Como naqueles estalos que bem poderiam ser divinos, Antonio Carlos Correia de Moura - a alcunha na identidade de Tony - teve a idéia de usar seus conhecimentos de técnico em eletrônica, adquiridos boa parte em revistas da área, para fazer algo além do se espera de um mero consertador de aparelhos eletrônicos: construir seu próprio instrumento musical. Era meados de 1994. Tony, com um visual que já incluía o cabelo comprido e o bigude proeminente, a lá um Frank Zappa guarani dos pampas, juntou sintetizadores, modificadores de timbre, capacitores, circuitos diversos e, quatro anos depois, com o auxílio do dinheiro arrecadado pela venda de sua moto, pariu a sua já famosa Gatorra I, um instrumento musical que, segundo o próprio, “poderia levar algo diferente para as pessoas”.


A Gatorra em detalhes


Pronto o instrumento, Tony decidiu que havia chegado a hora dele usar sua soltar toda sua angústia contra a situação política e social brasileira, acumulada em cinco décadas de vivência bastante humilde. Criou letras fortes , sinceras acima de tudo, que versavam contra todo tipo de corrupto, assassino e demais figuras comuns na política brasileira. Pródiga em criar loops de bateria eletrônica misturado à sombrios sons de sintetizadores, a gatorra pareceu o instrumento certo para Tony ir à luta para mostrar a sua mensagem. À luta entenda-se primeiramente por pleitear espaço em programas de TV da capital gaúcha. Conseguiu em alguns; o mais notório foi o College na TV, da Band-RS, de onde virou habitueé.

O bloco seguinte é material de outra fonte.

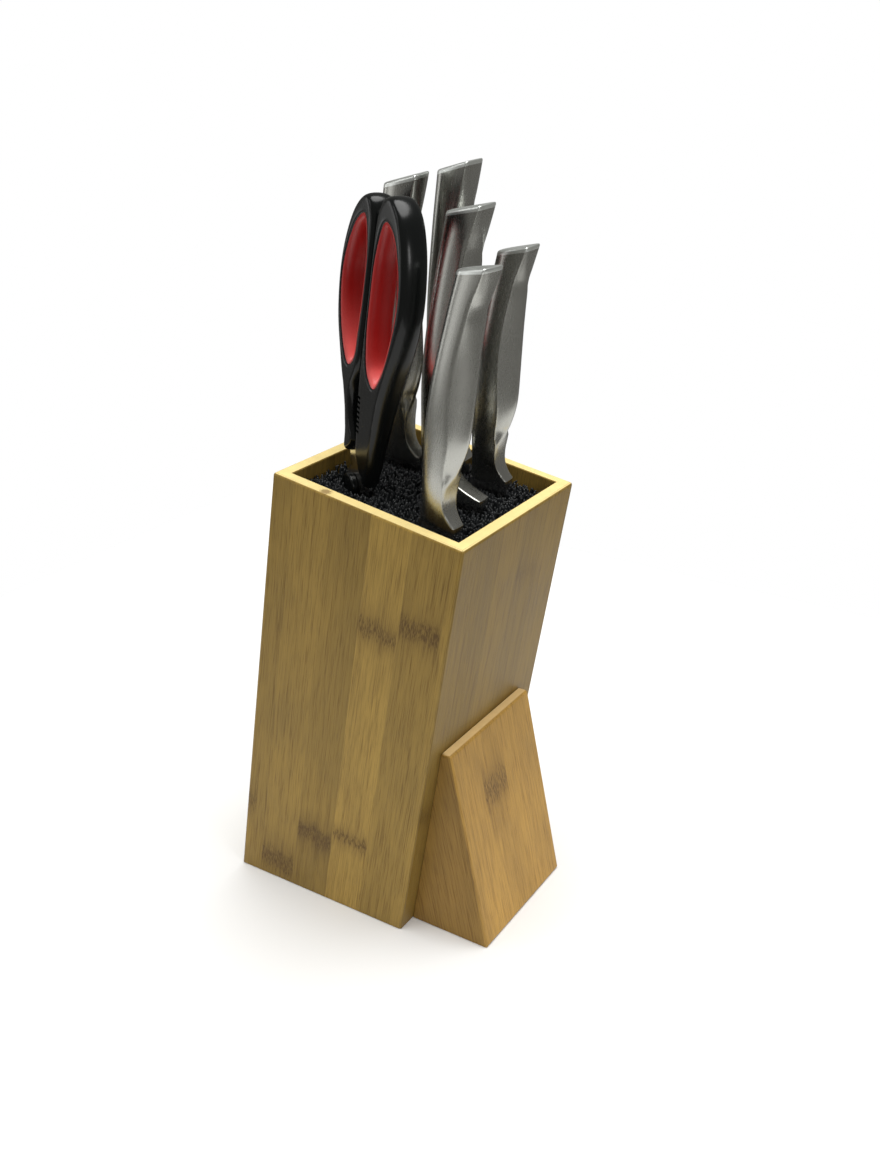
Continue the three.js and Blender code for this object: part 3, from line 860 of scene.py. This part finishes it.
class KNIFEBLOCK_OT_bristles(bpy.types.Operator):
    """The bundle of upright bristles, with uneven bent tips, in its tray"""

    bl_idname = "knife_block.bristles"
    bl_label = "Bristles"

    def execute(self, context):
        settings = context.scene.knife_block_bristles
        draw = random.Random(settings.seed)
        top = BRISTLE_TOP
        core = copy_node("bristles", "bristle_core")
        slice_away(core, UP * (top - 3.5 * MM), -UP)
        place_piece(core, filament("bristle_core", True), "insert", "bristle", "bristles")

        reach_x = HALF_WIDTH - WALL - 1.2 * MM
        reach_y = HALF_DEPTH - WALL - 1.2 * MM
        slack = 0.4 * MM  # how far a bent bristle may pass that reach
        pitch = settings.pitch
        columns, rows = int(2 * reach_x / pitch), int(2 * reach_y / pitch)
        deep = 9 * MM
        tips = self.one_bristle(settings.radius, deep)
        repeat(tips, columns, (pitch, 0, 0))
        repeat(tips, rows, (0, pitch, 0))
        size = len(tips.data.vertices) // (columns * rows)
        blocked = knife_rooms()
        doomed = set()
        mesh = tips.data
        for k in range(columns * rows):
            first = k * size
            column, row = k % columns, k // columns
            x = -reach_x + (column + 0.5 + draw.uniform(-0.42, 0.42) + 0.5 * (row % 2)) * pitch
            y = -reach_y + (row + 0.5 + draw.uniform(-0.42, 0.42)) * pitch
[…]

Em 2005, sai o primeiro disco de Tony, “Só Protesto” (resenha dele aqui), lançado inicialmente de maneira informal, gravado em CD-R, para depois ganhar distribuição de uma gravadora, a Slag Records (selo que colocou Arcade Fire, Four Tet e o novo do Teenage Fanclub nas lojas brasileiras).
O fascínio que Tony causava nas pessoas que o viam tocando misturava-se à uma certa incredulidade: mas, afinal, que diabos esse cara quer com esse som extremamente tosco, cantando essas letras tão simples que beiram ao ridículo,e, pior, fazendo um discurso contra tudo e todos ao começo de cada música? É pra rir ou levar a sério?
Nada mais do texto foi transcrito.